BRENT BATTEN

Brent Batten: Dog track's survival no sure bet

Brent Batten
brent.batten@naplesnews.com; 239-263-4776

At the Naples-Fort Myers Greyhound Track, you can place a “box” bet that covers all the permutations of the numbers in a box. For instance, an exacta box with two numbers, commonly called a quinella, is a bet on either of two permutations: A first and B second, or B first and A second. A trifecta box with three numbers has six possible permutations and a trifecta box with five numbers has 60 possible permutations.

Brent Batten

Then there’s the “key” bet which involves making a multiple wager with a single dog in one race bet in one position with all possible combinations of other selected dogs in a single race. And the “wheel” bet consisting of betting all dogs in one race in a bet involving two or more races. For example, a 1-all daily double wheel bets the 1-dog in the first race with every dog in the second.

Confusing? Of course, but it’s still clearer than the status of gaming in the state and perhaps the future of the dog track itself as the Florida Legislature reaches the halfway point of its annual session.

More: Florida gambling bills with billions at stake are likely to come down to session wire

On Wednesday, the House was set to vote on its version of gaming legislation.

The Senate has already approved its own bill, one separated from the House version by several lengths.

And coming up strong on the outside is the Florida Supreme Court, which still hasn’t ruled on a pivotal case it heard in June, the results of which could bump the entire issue off track.

Aerial photo of the Naples Fort Myers Greyhound Track on Wednesday, Aug. 13, 2014.

Izzy Havenick, vice president of the track in Bonita Springs and a scion of the family that also owns the Magic City Casino in Miami, is in Tallahassee this week monitoring the goings-on.

He’s hoping some sort of compromise can be worked out between the House and Senate that will allow what he and other track owners in the state covet most: slot machines to go along with the racing and poker games they already offer.

Without slots, Havenick says, the Bonita track can’t stay in business indefinitely. Interest is in racing is waning, and card rooms don’t do enough to compete against the tribal casinos, such as the Seminole Casino in Immokalee, that have poker, blackjack and slot machines.

Reducing the required number of races and allowing the tracks to offer new products are keys to the track’s survival, according to Havenick.

“We’ll hold on as long as we can. I wouldn’t say it’s a one- or two-year thing, but you can only hold on so long,” he said.

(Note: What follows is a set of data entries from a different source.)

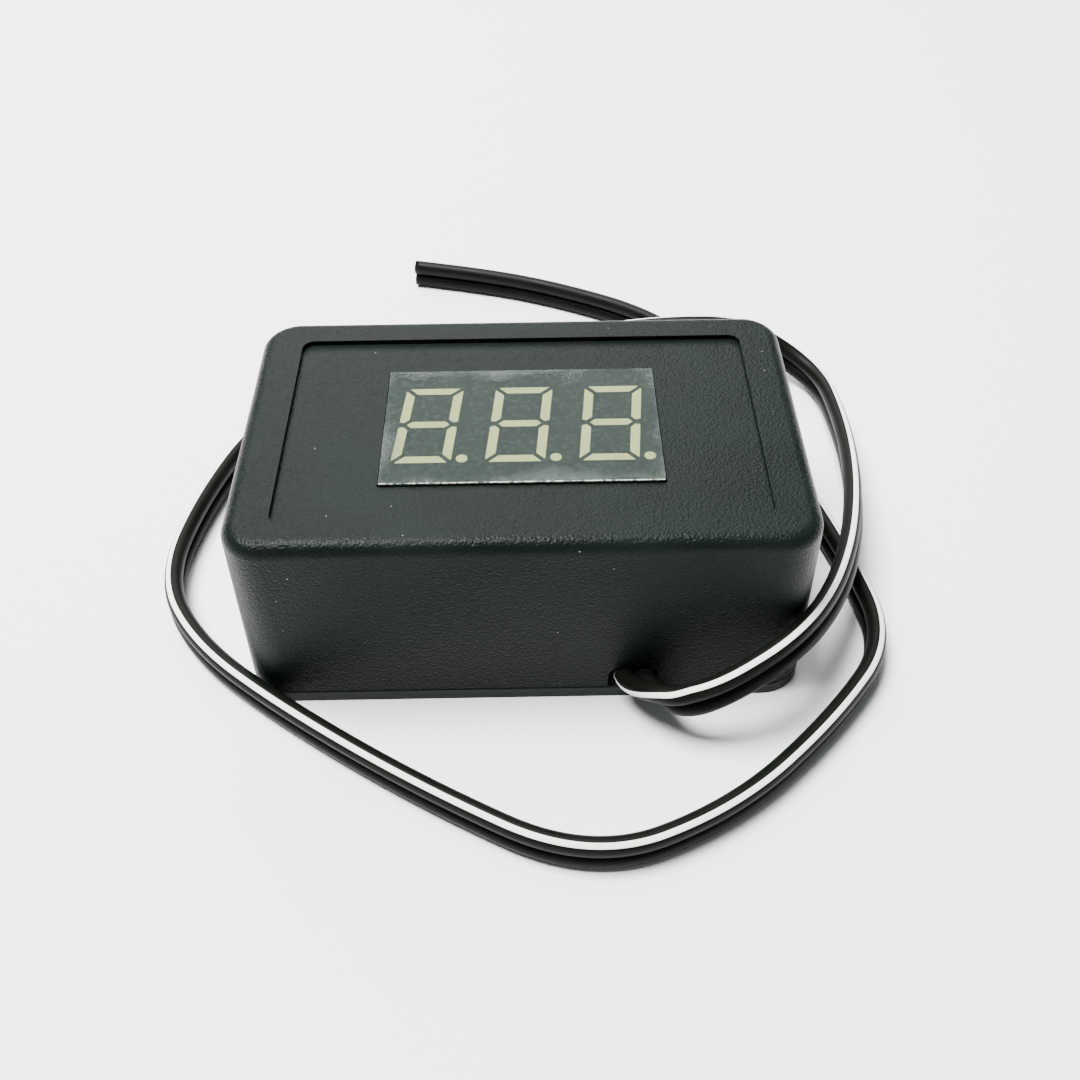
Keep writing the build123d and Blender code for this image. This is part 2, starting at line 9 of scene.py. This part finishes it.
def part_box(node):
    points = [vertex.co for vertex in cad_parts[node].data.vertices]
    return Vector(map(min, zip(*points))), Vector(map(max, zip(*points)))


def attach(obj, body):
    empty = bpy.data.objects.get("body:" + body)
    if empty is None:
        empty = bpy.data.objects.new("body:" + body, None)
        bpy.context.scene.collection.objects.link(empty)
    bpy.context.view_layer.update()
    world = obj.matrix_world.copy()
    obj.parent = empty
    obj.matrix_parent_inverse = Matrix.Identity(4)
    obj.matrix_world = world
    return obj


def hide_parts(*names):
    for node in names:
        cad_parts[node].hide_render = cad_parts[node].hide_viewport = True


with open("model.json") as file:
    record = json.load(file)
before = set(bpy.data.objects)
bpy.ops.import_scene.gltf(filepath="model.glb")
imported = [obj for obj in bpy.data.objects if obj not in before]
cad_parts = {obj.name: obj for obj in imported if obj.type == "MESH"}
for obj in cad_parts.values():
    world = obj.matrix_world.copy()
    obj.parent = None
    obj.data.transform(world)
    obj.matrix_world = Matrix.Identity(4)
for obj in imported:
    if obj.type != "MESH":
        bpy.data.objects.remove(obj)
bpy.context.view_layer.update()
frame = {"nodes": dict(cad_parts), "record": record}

mm = 0.001

cameraView = dict(place=(1.0, -77.3, 82.34), azimuth=0.29, tilt=45.43, roll=-0.74, lens=40.53, sensor=36,
                  nearest=5)  # mm and degrees


def addCamera():
    camera = bpy.data.objects.new("camera", bpy.data.cameras.new("camera"))
    bpy.context.scene.collection.objects.link(camera)
    camera.data.lens = cameraView["lens"]
    camera.data.sensor_width = cameraView["sensor"]
    camera.data.clip_start = cameraView["nearest"] * mm
    turn = Matrix.Rotation(radians(-cameraView["azimuth"]), 4, "Z")
    turn @= Matrix.Rotation(radians(90 - cameraView["tilt"]), 4, "X")
    turn @= Matrix.Rotation(radians(cameraView["roll"]), 4, "Z")
    camera.matrix_world = Matrix.Translation(Vector(cameraView["place"]) * mm) @ turn
    bpy.context.scene.camera = camera


# square lamps, each turned to the object, and an even glow from all round
lightPlan = dict(
    back=dict(place=(-40, 360, 330), size=380, watts=3.3),
    above=dict(place=(-160, 30, 520), size=240, watts=13.3),
)
glow = dict(colour=(0.93, 0.97, 1.0), strength=0.22)


def addLights():
    for name, plan in lightPlan.items():
        light = bpy.data.objects.new(name, bpy.data.lights.new(name, "AREA"))
        bpy.context.scene.collection.objects.link(light)
        light.data.size = plan["size"] * mm
        light.data.energy = plan["watts"]
        place = Vector(plan["place"]) * mm
        light.matrix_world = Matrix.Translation(place) @ place.to_track_quat("Z", "Y").to_matrix().to_4x4()
    world = bpy.data.worlds.new("studio")
    world.use_nodes = True
    background = world.node_tree.nodes["Background"]
    background.inputs["Color"].default_value = (*glow["colour"], 1)
    background.inputs["Strength"].default_value = glow["strength"]
    bpy.context.scene.world = world


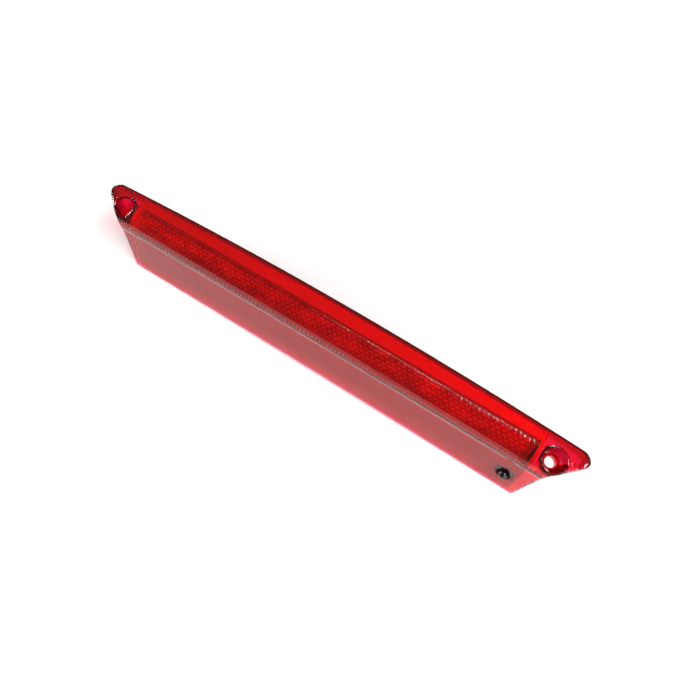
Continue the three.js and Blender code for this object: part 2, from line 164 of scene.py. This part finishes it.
def jet_matrix():
    """Places things drawn about +Z, 0 being the lens's outer face, on the jet's axis."""
    y, z = WALL_START + JET_DOWN * WALL_LENGTH * WALL_ALONG
    tilt = math.atan2(-WALL_OUT[0], WALL_OUT[1])
    return Matrix.Translation((JET_X, y, z - bow(JET_X))) @ Matrix.Rotation(tilt, 4, "X")


# ---------------------------------------------------------------- helpers

def link(name, mesh):
    """A new object of the mesh, in the scene."""
    piece = bpy.data.objects.new(name, mesh)
    bpy.context.scene.collection.objects.link(piece)
    return piece


def mesh_from(name, points_mm, faces):
    """A closed mesh from points in millimetres, with doubled points merged and faces turned outward."""
    mesh = bpy.data.meshes.new(name)
    mesh.from_pydata([tuple(p) for p in np.asarray(points_mm) * MM], [], faces)
    bm = bmesh.new()
    bm.from_mesh(mesh)
    bmesh.ops.remove_doubles(bm, verts=bm.verts, dist=MERGE_WITHIN)
    bmesh.ops.dissolve_degenerate(bm, dist=MERGE_WITHIN / 10, edges=bm.edges)
    bmesh.ops.recalc_face_normals(bm, faces=bm.faces)
    if bm.calc_volume(signed=True) < 0:
        bmesh.ops.reverse_faces(bm, faces=bm.faces)
    bm.to_mesh(mesh)
    bm.free()
    return mesh


def place(piece, body, node):
    """Sets the body the piece rides on and hides the CAD node that it stands in for."""
    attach(piece, body)
    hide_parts(node)


def smooth(piece, degrees=35):
    """Smooth shading, with edges sharper than the angle kept sharp."""
    piece.data.shade_smooth()
    piece.data.set_sharp_from_angle(angle=math.radians(degrees))


def rings_mesh(name, rings, wrapped=False):
    """Joins equal rings of points (mm) into a closed body; wrapped joins the last ring to the first."""
    count = len(rings[0])
    points = [p for ring in rings for p in ring]
    faces = []
    last = len(rings) - 1
    pairs = [(a, a + 1) for a in range(last)]
    if wrapped:
        pairs.append((last, 0))
    for a, b in pairs:
        for i in range(count):
            j = (i + 1) % count
            faces.append((a * count + i, a * count + j, b * count + j, b * count + i))
    if not wrapped:
        faces.append(tuple(range(count)))
        faces.append(tuple(last * count + i for i in range(count)))
    return mesh_from(name, points, faces)


def around(radius, angle, x, y):
    """The point at an angle on a circle about (x, y)."""
    return x + radius * math.cos(angle), y + radius * math.sin(angle)


def turned_rings(profile, matrix, count=72):
    """Rings of a body turned about +Z from (radius, z) rows, placed by matrix."""
    rings = []
    for radius, z in profile:
        ring = [matrix @ Vector((*around(max(radius, 1e-4), 2 * math.pi * i / count, 0, 0), z))
                for i in range(count)]
        rings.append([tuple(p) for p in ring])
    return rings


def apply_boolean(piece, tool, operation):
    """Cuts or joins piece with tool and removes tool."""
    modifier = piece.modifiers.new("cut", "BOOLEAN")
    modifier.operation = operation
    modifier.solver = "MANIFOLD"
    modifier.object = tool
    dg = bpy.context.evaluated_depsgraph_get()
    result = bpy.data.meshes.new_from_object(piece.evaluated_get(dg))
    piece.modifiers.clear()
    old = piece.data
    piece.data = result
    bpy.data.meshes.remove(old)
    bpy.data.objects.remove(tool)


# ---------------------------------------------------------------- materials

PLASTIC_IOR = 1.46


def new_material(name):
    """A new material with its node tree, its Principled shader and its output."""
    made = bpy.data.materials.new(name)
    made.use_nodes = True
    tree = made.node_tree
    tree.nodes.clear()
    output = tree.nodes.new("ShaderNodeOutputMaterial")
    shader = tree.nodes.new("ShaderNodeBsdfPrincipled")
    tree.links.new(shader.outputs["BSDF"], output.inputs["Surface"])
    return made, tree, shader, output


def noise(tree, scale, detail, stretch=(1, 1, 1)):
    """A noise value in object space, scale being its waves per metre."""
    where = tree.nodes.new("ShaderNodeTexCoord")
    mapping = tree.nodes.new("ShaderNodeMapping")
    mapping.inputs["Scale"].default_value = stretch
    texture = tree.nodes.new("ShaderNodeTexNoise")
    texture.inputs["Scale"].default_value = scale
    texture.inputs["Detail"].default_value = detail
    texture.inputs["Roughness"].default_value = 0.6
    tree.links.new(where.outputs["Object"], mapping.inputs["Vector"])
    tree.links.new(mapping.outputs["Vector"], texture.inputs["Vector"])
    return texture.outputs["Fac"]


def ramp(tree, value, low, high, colours):
    """Maps value between low and high onto two colours or two grey levels."""
    node = tree.nodes.new("ShaderNodeValToRGB")
    for element, position, colour in zip(node.color_ramp.elements, (low, high), colours):
        element.position = position
        element.color = (*colour, 1) if isinstance(colour, tuple) else (colour, colour, colour, 1)
    tree.links.new(value, node.inputs["Fac"])
    return node.outputs["Color"]


def bump(tree, shader, value, distance):
    """Raises the surface by distance, in metres, where value is 1."""
    node = tree.nodes.new("ShaderNodeBump")
    node.inputs["Distance"].default_value = distance
    tree.links.new(value, node.inputs["Height"])
    tree.links.new(node.outputs["Normal"], shader.inputs["Normal"])


def moulded(name, dark, light, rough, grain_scale=900, grain_depth=4e-5, metal=0.0, shine=0.5):
    """An opaque moulded or metal finish: patchy colour, uneven gloss and a fine surface grain."""
    made, tree, shader, _ = new_material(name)
    patches = noise(tree, 35, 4)
    grain = noise(tree, grain_scale, 2)
    tree.links.new(ramp(tree, patches, 0.3, 0.75, (dark, light)), shader.inputs["Base Color"])
    tree.links.new(ramp(tree, grain, 0.25, 0.75, rough), shader.inputs["Roughness"])
    shader.inputs["Metallic"].default_value = metal
    shader.inputs["Specular IOR Level"].default_value = shine
    bump(tree, shader, grain, grain_depth)
    return made


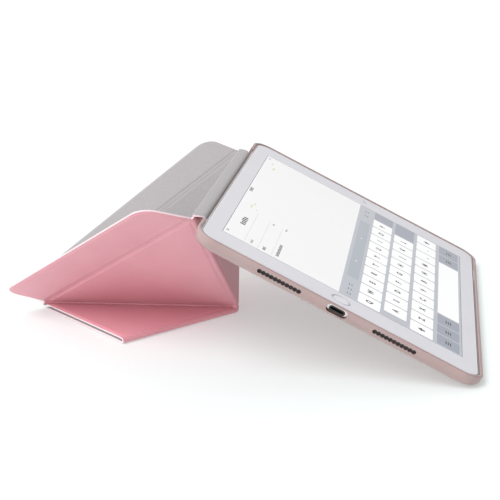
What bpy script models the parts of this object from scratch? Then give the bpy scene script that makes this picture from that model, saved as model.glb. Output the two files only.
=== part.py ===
"""Origami folio case holding a tablet, propped up in its low typing stance.

A hard shell grips the tablet.  A soft cover, hinged to the shell through a narrow spine band, is
folded into a Y-shaped trough that props the tablet's hinge side.  Units are metres, +Z is up, the
hinge runs along Y and the origin is the bottom centre of the object's bounding box.
"""
import math

import bmesh
import bpy
from mathutils import Matrix, Vector

# ------------------------------------------------------------------ driving dimensions
ORIGIN_TO_SCREEN_X = 0.06992     # centre of the glass, from the origin
ORIGIN_TO_SCREEN_Z = 0.04532
TABLET_TILT = math.radians(28.0)

TABLET_WIDTH = 0.1695            # across the hinge
TABLET_LENGTH = 0.2400           # along the hinge
TABLET_THICKNESS = 0.0061
TABLET_CORNER = 0.0100
TABLET_EDGE_ROUND = 0.0032
SCREEN_WIDTH = 0.1478
SCREEN_LENGTH = 0.1971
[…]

“Thankfully, in the Senate bill, it has slots at Naples, so that’s a good thing,” Havenick said. “The House bill basically does nothing for anyone.”

Even the sponsor of the House bill, Rep. Mike La Rosa, of St. Cloud, describes it as a status quo measure. The primary beneficiary would be the Seminole Tribe operating casinos under a now expired compact with the state.

Assuming the House bill passes, House and Senate leaders would meet in a conference committee to attempt to work out a compromise both sides can live with.

“Maybe a miracle will happen and the House and Senate can agree on something,” Havenick said.

The 2010 compact gave the Seminoles “exclusivity” in operating casinos with popular features such as slots and blackjack. In exchange, the tribe agreed to pay the state more than $1 billion over five years.

A revised compact agreed to by Gov. Rick Scott and the tribe in 2015 hasn’t been ratified by the Legislature, and the state is losing out on hundreds of millions of dollars a year in potential revenue. The state’s estimated haul from the revised compact was $3 billion over 20 years.

Resistance to any expansion of gambling in the state is one reason for the impasse. The reluctance of the tribe to give up exclusivity and accept slots at nontribal facilities is another.

Another might be the uncertainty around the Supreme Court. Parties may be unwilling to commit to a course of action until the court rules on a dispute between a North Florida track and the state’s Department of Business and Professional Regulation.

In 2009, the Legislature passed a law that further muddied the already murky gambling picture.

The law allowed counties to vote on whether to legalize slot machines at pari-mutuel facilities such as dog tracks, horse tracks and jai alai frontons.

Lee County voters did just that, approving slots at the Bonita Springs track in 2012.

But the state objected when Gretna Racing applied to add slots. The DBPR is arguing that the wording of the law also requires specific permission from the Legislature on top of the local referendum before slot machines can be added.

That’s the question the Supreme Court has been mulling since June.

So, regardless of how the House and Senate move forward, betting on any particular outcome before the Supreme Court makes its position known would probably be a losing proposition.

“I believe the entire world is waiting on the Supreme Court,” Havenick said.